### STATED EXERCISE
Give the number of lines in the listing below that include the word "groups", with nothing more.

====

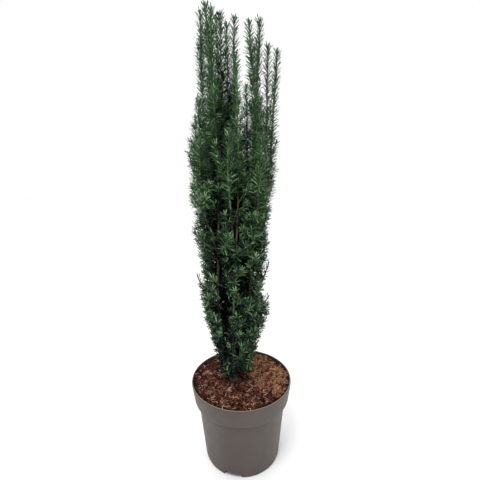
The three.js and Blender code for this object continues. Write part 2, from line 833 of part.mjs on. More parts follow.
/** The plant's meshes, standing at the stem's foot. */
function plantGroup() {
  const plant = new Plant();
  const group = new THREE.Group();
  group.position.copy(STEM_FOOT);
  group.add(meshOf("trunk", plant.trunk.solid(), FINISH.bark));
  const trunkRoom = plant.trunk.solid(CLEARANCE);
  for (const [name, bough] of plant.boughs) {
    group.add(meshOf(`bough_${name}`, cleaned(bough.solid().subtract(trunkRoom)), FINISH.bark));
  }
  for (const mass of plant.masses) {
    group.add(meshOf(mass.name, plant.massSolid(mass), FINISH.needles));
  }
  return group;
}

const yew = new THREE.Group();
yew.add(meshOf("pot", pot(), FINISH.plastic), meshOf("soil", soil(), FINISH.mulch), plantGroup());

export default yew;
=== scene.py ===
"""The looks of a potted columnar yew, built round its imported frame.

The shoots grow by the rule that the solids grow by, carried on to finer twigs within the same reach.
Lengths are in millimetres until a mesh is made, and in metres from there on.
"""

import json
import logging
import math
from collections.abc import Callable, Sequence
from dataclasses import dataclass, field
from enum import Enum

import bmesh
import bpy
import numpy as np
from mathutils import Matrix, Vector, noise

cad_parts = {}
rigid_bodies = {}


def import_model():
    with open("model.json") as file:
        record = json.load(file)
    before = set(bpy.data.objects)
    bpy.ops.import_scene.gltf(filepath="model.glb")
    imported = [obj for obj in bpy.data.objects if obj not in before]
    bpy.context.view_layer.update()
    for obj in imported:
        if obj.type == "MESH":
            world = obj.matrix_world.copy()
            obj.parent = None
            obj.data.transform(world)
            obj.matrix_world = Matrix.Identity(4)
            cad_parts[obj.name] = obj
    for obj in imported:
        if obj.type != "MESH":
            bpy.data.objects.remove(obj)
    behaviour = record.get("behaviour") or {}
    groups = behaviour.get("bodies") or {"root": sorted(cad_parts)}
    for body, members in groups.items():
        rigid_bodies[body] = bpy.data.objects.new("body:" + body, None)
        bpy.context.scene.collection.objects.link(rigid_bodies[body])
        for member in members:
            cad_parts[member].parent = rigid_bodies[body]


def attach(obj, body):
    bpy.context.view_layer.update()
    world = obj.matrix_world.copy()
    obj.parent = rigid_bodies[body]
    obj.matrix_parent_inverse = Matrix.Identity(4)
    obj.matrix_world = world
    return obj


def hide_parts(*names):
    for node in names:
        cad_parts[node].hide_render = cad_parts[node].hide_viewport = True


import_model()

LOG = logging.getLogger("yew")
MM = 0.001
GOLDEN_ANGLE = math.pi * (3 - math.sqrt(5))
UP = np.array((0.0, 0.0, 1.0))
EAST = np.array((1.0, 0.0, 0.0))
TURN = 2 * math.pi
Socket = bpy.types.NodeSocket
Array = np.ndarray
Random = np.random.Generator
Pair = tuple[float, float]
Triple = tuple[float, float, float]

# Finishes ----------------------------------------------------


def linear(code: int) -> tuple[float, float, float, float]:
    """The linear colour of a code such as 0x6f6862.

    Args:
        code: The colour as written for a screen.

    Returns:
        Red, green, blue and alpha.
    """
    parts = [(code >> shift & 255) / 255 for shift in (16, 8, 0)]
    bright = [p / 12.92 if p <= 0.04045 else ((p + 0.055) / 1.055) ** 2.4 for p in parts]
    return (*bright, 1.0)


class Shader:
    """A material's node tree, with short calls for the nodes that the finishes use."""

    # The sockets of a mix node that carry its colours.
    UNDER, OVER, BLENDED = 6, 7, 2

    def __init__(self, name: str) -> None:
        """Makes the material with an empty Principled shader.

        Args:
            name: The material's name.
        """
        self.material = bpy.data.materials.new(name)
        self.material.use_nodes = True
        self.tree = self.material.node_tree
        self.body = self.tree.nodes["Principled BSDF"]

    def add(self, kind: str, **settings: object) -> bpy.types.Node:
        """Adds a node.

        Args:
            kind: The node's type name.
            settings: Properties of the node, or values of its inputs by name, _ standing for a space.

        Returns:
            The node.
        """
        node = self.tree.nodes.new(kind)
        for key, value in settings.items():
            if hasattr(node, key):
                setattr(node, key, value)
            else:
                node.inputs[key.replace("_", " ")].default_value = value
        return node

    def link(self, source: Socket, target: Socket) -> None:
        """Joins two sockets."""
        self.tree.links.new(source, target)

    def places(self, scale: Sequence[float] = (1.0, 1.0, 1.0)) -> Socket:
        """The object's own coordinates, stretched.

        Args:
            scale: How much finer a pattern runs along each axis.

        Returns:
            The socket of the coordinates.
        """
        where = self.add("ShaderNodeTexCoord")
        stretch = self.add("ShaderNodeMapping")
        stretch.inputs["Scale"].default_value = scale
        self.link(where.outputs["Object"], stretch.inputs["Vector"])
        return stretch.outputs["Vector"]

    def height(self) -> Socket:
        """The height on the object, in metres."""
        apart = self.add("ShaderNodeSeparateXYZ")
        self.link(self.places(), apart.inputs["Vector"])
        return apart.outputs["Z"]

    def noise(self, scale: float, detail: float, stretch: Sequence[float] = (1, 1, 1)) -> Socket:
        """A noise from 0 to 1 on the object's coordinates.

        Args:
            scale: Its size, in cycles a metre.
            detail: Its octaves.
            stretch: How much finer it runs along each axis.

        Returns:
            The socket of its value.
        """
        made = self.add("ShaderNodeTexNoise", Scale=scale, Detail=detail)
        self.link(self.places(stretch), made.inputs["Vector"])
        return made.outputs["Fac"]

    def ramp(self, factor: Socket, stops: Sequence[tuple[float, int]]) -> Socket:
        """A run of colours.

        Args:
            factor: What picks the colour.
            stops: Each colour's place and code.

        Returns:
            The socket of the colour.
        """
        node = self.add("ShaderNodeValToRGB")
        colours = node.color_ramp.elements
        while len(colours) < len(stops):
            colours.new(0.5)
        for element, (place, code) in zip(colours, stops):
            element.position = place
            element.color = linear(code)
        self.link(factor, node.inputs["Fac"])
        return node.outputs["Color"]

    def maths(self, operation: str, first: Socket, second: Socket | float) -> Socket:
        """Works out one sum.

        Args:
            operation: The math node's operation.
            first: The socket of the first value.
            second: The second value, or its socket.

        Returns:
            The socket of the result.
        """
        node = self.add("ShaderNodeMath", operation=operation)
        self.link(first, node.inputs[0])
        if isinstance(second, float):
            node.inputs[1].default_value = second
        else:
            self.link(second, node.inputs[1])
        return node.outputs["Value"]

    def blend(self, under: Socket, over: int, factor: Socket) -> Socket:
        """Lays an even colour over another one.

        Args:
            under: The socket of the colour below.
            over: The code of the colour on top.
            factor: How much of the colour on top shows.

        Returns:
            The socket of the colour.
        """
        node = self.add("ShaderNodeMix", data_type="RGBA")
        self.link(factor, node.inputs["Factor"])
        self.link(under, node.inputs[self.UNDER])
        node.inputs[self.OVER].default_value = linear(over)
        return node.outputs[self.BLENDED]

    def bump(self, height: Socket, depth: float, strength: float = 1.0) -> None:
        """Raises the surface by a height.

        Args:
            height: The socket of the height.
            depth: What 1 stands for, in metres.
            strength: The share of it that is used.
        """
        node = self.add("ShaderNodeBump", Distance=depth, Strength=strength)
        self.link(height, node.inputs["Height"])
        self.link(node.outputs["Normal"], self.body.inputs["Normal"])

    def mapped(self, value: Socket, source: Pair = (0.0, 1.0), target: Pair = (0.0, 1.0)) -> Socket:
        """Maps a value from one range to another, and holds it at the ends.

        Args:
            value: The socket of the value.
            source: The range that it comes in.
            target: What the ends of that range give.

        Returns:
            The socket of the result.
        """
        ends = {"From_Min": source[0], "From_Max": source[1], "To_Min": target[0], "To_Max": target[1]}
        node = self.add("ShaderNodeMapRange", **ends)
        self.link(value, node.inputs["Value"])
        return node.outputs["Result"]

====

### TASK RESULT
2